For many years before and after the Affordable Care Act went into effect, many policy-types argued that its success or failure would depend on whether the "young invincibles" would sign up for health care insurance. The argument was that the system needed premiums from young people with few medical expenses in order to balance out the cost of providing care to less healthy people.
The problem with this story is that it is not just young people who have low medical expenses: most older people (pre-Medicare age) also have relatively low health care expenses. In fact, the older healthy people help the finances of the system more since the premiums for the 55 to 64 age bracket average three times the premiums of the youngest age bracket. If we have a healthy young person and a healthy old person, both of whom cost the system nothing, we are much better off if we can get three times the premium from the older person.
The Kaiser Family Foundation did a nice analysis of this issue a few years back showing that even extreme skewing of enrollment by age made relatively little difference to the finances of the system. On the other hand, skewing by health makes an enormous difference.

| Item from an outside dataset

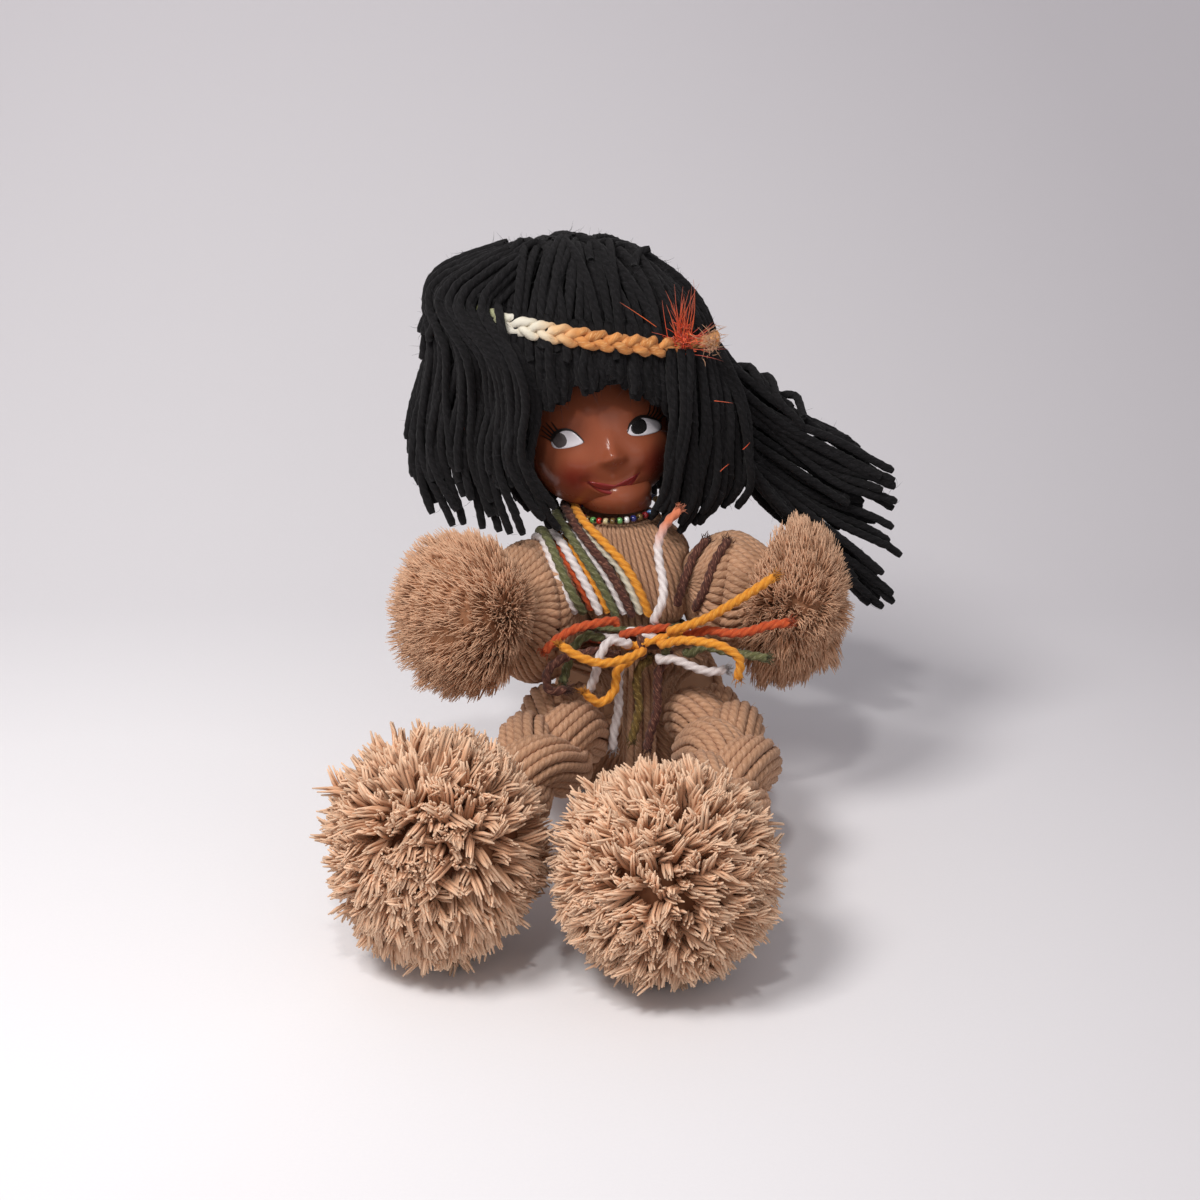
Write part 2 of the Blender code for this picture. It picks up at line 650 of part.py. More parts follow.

Vox had a nice piece on the issue of the skewing of the patient pool in the context of President Trump's executive order allowing insurers to offer bare-bones plans that would only be attractive to healthy people. The piece pointed out that Tennessee already has a plan along the lines authorized by Trump and that it has pulled 23,000 people out of the exchanges. It points out that insurance premiums on the Tennessee exchange are among the highest in the country, presumably because more healthy people have been removed from the pool.
However, in making this case, it tells readers:
"Those 23,000 people buying the skimpier health plan are presumably younger and healthier."
While it is very likely that the people buying into the bare-bones plan offered in Tennessee are healthier than the population as a whole, there is no reason to assume they are younger. In fact, the older pre-Medicare age group may actually save more money from this plan than younger people.
So let's leave the age issue out of the discussion, it just generates needless confusion. To keep costs down an insurance pool needs healthy people, it doesn't matter how old they are.